The Swedish royal family kept up with their counterparts elsewhere in Europe. Four centuries of coronation and royal wedding wear take you from the time of Gustavus Adolphus — this is his fine suit — through the ages. This 1766 wedding dress of Queen Sofia was designed to cleverly show off her fabulous wealth. And the dress — with its extravagant material — seems even wider when compared to her 20-inch corseted waist.

The Royal Palace which contains this museum and several others is one of Europe’s biggest. While it’s technically the royal family’s official residence, they actually live outside of town at Drottningholm Palace. The most scenic way to get there is the way the royals once did — by boat. We're cruising up Lake Maleren. This relaxing voyage is a delight, revealing more dimensions of this city of lakes, parks, and islands.

Drottningholm Palace has been called "Sweden's Versailles." The public is welcome to enjoy the garden and tour the palace.

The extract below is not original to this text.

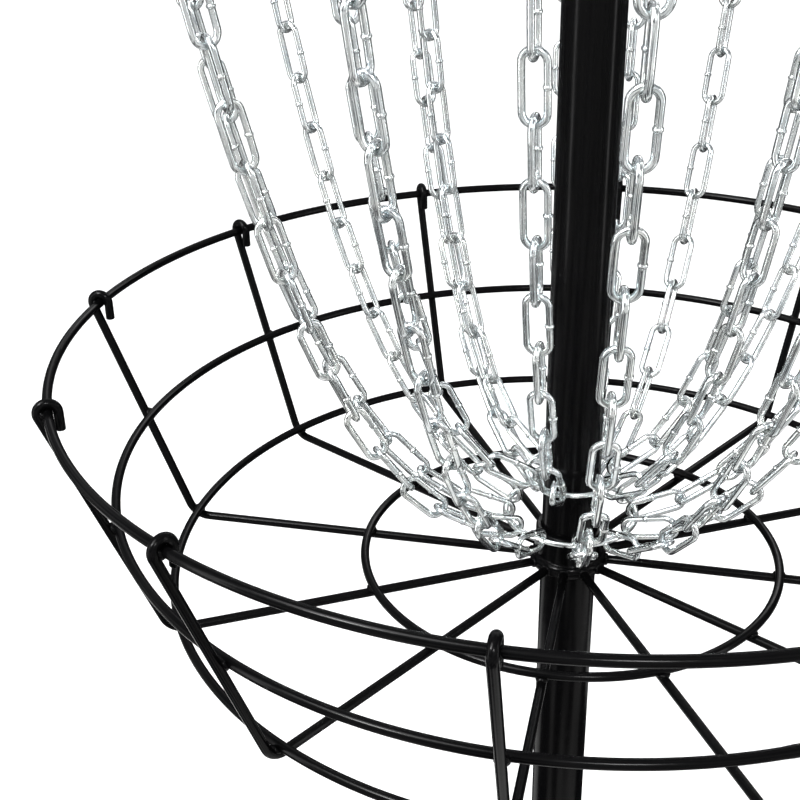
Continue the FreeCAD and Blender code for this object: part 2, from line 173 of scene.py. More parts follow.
def joined(parts):
    """One (points, faces) from several; faces is a list of index arrays, one per face size."""
    points = np.concatenate([p for p, _ in parts])
    groups = {}
    start = 0
    for part_points, part_faces in parts:
        for faces in part_faces:
            groups.setdefault(faces.shape[1], []).append(faces + start)
        start += len(part_points)
    return points, [np.concatenate(groups[size]) for size in sorted(groups)]


def piece(name, shape, material, body):
    """Smooth mesh object made of (points, faces), riding on a CAD body."""
    points, faces = shape
    sizes = np.concatenate([np.full(len(f), f.shape[1]) for f in faces])
    corners = np.concatenate([f.ravel() for f in faces])
    mesh = bpy.data.meshes.new(name)
    mesh.vertices.add(len(points))
    mesh.vertices.foreach_set("co", np.asarray(points, np.float32).ravel())
    mesh.loops.add(len(corners))
    mesh.loops.foreach_set("vertex_index", corners.astype(np.int32))
    mesh.polygons.add(len(sizes))
    mesh.polygons.foreach_set("loop_start", np.concatenate([[0], np.cumsum(sizes)[:-1]]).astype(np.int32))
    mesh.update(calc_edges=True)
    mesh.shade_smooth()
    mesh.materials.append(material)
    made = bpy.data.objects.new(name, mesh)
    bpy.context.scene.collection.objects.link(made)
    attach(made, body)
    return made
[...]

The grand entry leads into a world where 18th century style prevails. Back then, Europe's monarchs, who were considered divinely ordained to rule, were tightly networked by marriage. In fact the Swedish royal family had blue-blooded cousins ranging from Catherine the Great in Russia to Louis 16th in France.

The décor pushed the notion of a divine monarch. But the king was long challenged by a strong parliament and, today, Sweden's royalty is a modern constitutional monarchy.

The ball room hosted formal occasions. The bed room was a kind of theater where the monarch would be ceremonially dressed as nobles would help him slip into his leotards. The lavish library illustrated the royal commitment to education in the 18th century. The palace's baroque theater takes you back 200 years. And as in palaces throughout Europe, Roman busts implied at least symbolic connections with the Roman Empire in order to substantiate and legitimize royal power.

The Vasa Museum is my favorite maritime museum anywhere. It took several centuries, but Stockholm turned a titanic flop into one of Europe's great sightseeing attractions. The Vasa — while heralded as the ultimate warship of her day — sank, just minutes into her maiden voyage.

It was 1628. The king, eager to expand the reach of his domain, launched his formidable new war ship. Laden with an extra row of cannon, she was top-heavy. A couple hundred yards from the dock, a breeze caught the sails and blew it over. The Vasa sank to the bottom of Stockholm's harbor where it sat for over 300 years. In 1961, with the help of steel cables and huge inflatable pontoons, the Vasa rose again from the deep.

Today the Vasa, the best-preserved ship of its kind, is chemically petrified and housed in a state-of-the-art museum.

The Vasa is decorated with hundreds of statues — all designed to show the power of the king known as "the Lion of the North," Gustavus Adolphus. Detailed models like these show life on board and evoke the instant when the hopes and aspirations of this mighty ship and her crew were dashed.

Artifacts on display humanize naval live in the 17th century. This awe-inspiring ship is a time capsule from an era when Sweden was a European power and was gearing up to expand its empire.